Harris, in other words, wants to micromanage private employer compensation in the name of equality, penalizing firms that don't comply with her ideal. Which makes it exactly the sort of misguided idea you can expect from Harris, whose career and campaign have tended to combine hardline progressive politics with policies that emphasize punishment. (For much more on this, be sure to check out Elizabeth Nolan Brown's feature on Harris in the forthcoming issue of Reason.)

There are plenty of things that could go wrong with a plan like this: For one, it might end up backfiring if firms responded to the threat of fines by avoiding hiring women for certain types of jobs. Overt discrimination would be prohibited, but with incentives to discriminate in place, and the threat of penalties looming, some firms would probably find a way, at least at the margins. It could also encourage firms to outsource jobs that might have gone to women, in order to keep them out of the reporting data.

Indeed, managing the particulars of the reporting would almost certainly be a headache, as it has been in the U.K., which has imposed its own disclosure requirement for companies of 250 or more. Those companies were ordered to report data on 14 different data points, but doing so proved onerous and difficult, and the agency in charge of collecting the data has been accused of negligence. In the U.K., the government was criticized for being too lax in its enforcement, but it's easy to imagine an enforcement regime becoming unnecessarily burdensome as well.

Trying to determine exactly which jobs are comparable, and what other factors might be in play, is more art than science; legislation along the lines that Harris is proposing would probably result in the implementation of hard and fast rules that probably wouldn't capture the complex reality of different types of employment and individual compensation decisions. Those rules, in turn, would probably end up creating the conditions for further rules and requirements, and a large bureaucracy built up around examining (and implicitly dictating) pay for large employers.

Big firms, meanwhile, would probably respond to such legislation by seeking to standardize compensation decisions, subjecting more and more workers to pre-determined pay rates and salary bands, rather like the pay scale the federal government uses.
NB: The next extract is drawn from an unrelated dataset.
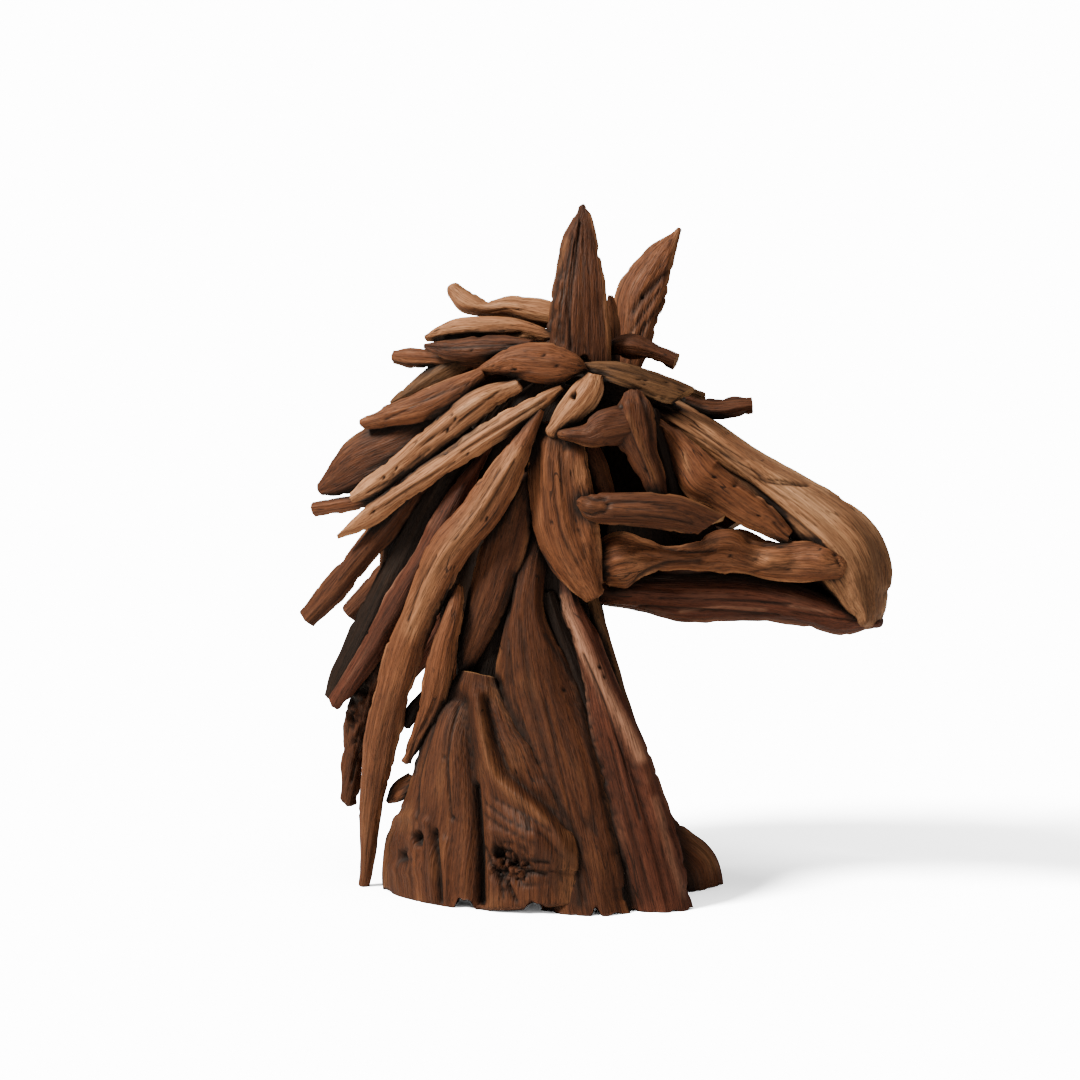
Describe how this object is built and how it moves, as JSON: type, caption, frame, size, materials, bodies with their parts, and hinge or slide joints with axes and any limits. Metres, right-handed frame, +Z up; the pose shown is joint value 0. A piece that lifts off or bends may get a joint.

The transformation wouldn't happen overnight. But one-size-fits-all policies are the inevitable endgame for systems like the one Harris envisions. Instead of performance-based pay for individuals, employers would move to rote compensation schemes that treat people as anonymous groups while making little room for rewarding individual excellence or initiative.

That's bad for employers who want to provide more for workers who achieve more, and bad for employees who want to take initiative in order to stand out. And, as seen in Denmark, it's bad for the economy, which is already struggling with weak productivity growth.

It's not that compensation equality is a bad ideal, necessarily, or that gender discrimination at the workplace is pure myth. But the circumstances and particulars are often more complex and difficult to pin down than simple headline numbers seem to suggest. Analyses like the one that went around earlier this year purporting to find pay discrepancies even larger than previously known are often deeply flawed and widely misinterpreted. At the individual firm level, things become even more complicated: Google, for example, was accused of systematically underpaying women, but when it looked at its salary data, it was men who were being paid relatively less. And advocates for a legislative approach to eliminating pay gaps tend to ignore or downplay the role of women's choices: Even in Iceland—which last year put in place an equal pay law similar to what Harris proposes, and which already has one of the world's smallest gender pay gaps—women tend to take significantly more paid parental leave than men. 

But Harris apparently prefers to ignore all of this in favor of a sweeping, uniform policy that probably wouldn't fully accomplish her goals, but would almost certainly backfire in other ways. As she is wont to do, Harris is going all in on a flawed idea, consequences—intended or otherwise—be damned.